Frequently Asked Questions

What alert channels should I use for uptime monitoring?

Use multiple channels based on severity. Slack or Microsoft Teams for team awareness and warnings, PagerDuty or Opsgenie for critical after-hours alerts with escalation, email for non-urgent notifications and reports, and SMS as a last-resort escalation for the most critical production issues.

How do I avoid alert fatigue?

Implement multi-location verification before alerting, require consecutive failures (not just one), group related alerts, set cooldown periods between repeat notifications, use proper severity levels, and conduct monthly reviews to eliminate noisy or unnecessary alerts.

What should an uptime alert include?

A good alert includes the service name, check URL, failure type (timeout, HTTP error, SSL issue), failure duration, affected monitoring regions, a direct link to the monitoring dashboard, and recent response time data for context. Rich alerts save minutes during incident investigation.

How quickly should alerts fire after detecting downtime?

For production services, alerts should fire within 1-3 minutes of confirmed downtime. With 30-second check intervals and a 2-failure confirmation threshold, you achieve detection in about 60-90 seconds. Multi-region verification adds slight delay but eliminates false positives.

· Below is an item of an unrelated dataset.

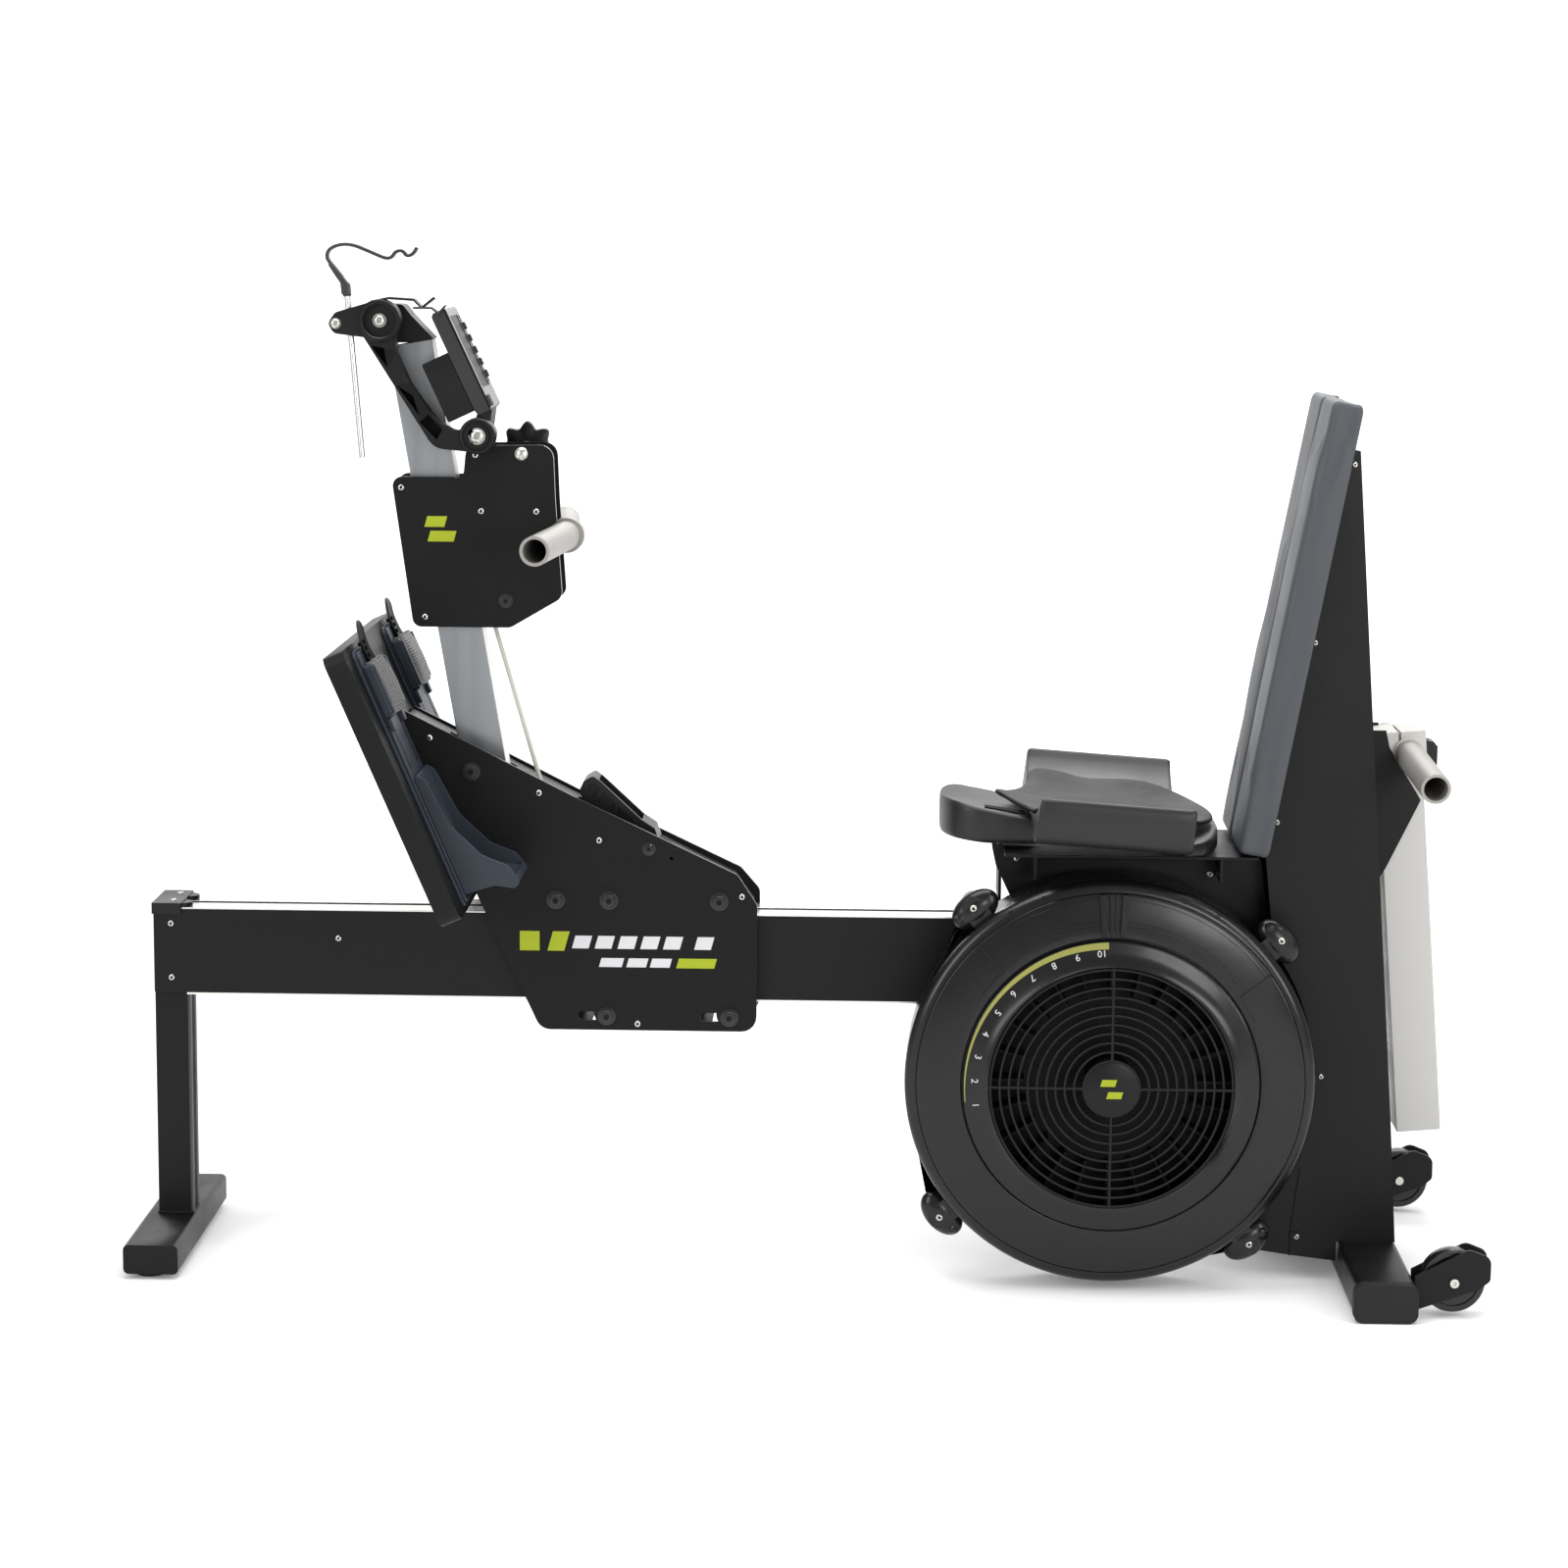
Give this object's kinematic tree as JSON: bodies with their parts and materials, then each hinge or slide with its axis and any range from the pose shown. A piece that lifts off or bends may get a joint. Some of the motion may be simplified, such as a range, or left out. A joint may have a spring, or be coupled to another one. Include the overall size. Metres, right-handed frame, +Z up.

Should I set up different alerts for different environments?

Yes. Production alerts should be high-priority with full PagerDuty escalation and 24/7 coverage. Staging alerts should use Slack-only notifications during business hours. Development environments typically do not need uptime alerts at all.

How do I set up escalation policies?

Start with the on-call engineer (immediate PagerDuty alert), escalate to the team lead after 10 minutes of no acknowledgment, then to the engineering manager after 20 minutes. Use tools like PagerDuty or Opsgenie to automate the escalation chain and manage on-call rotations.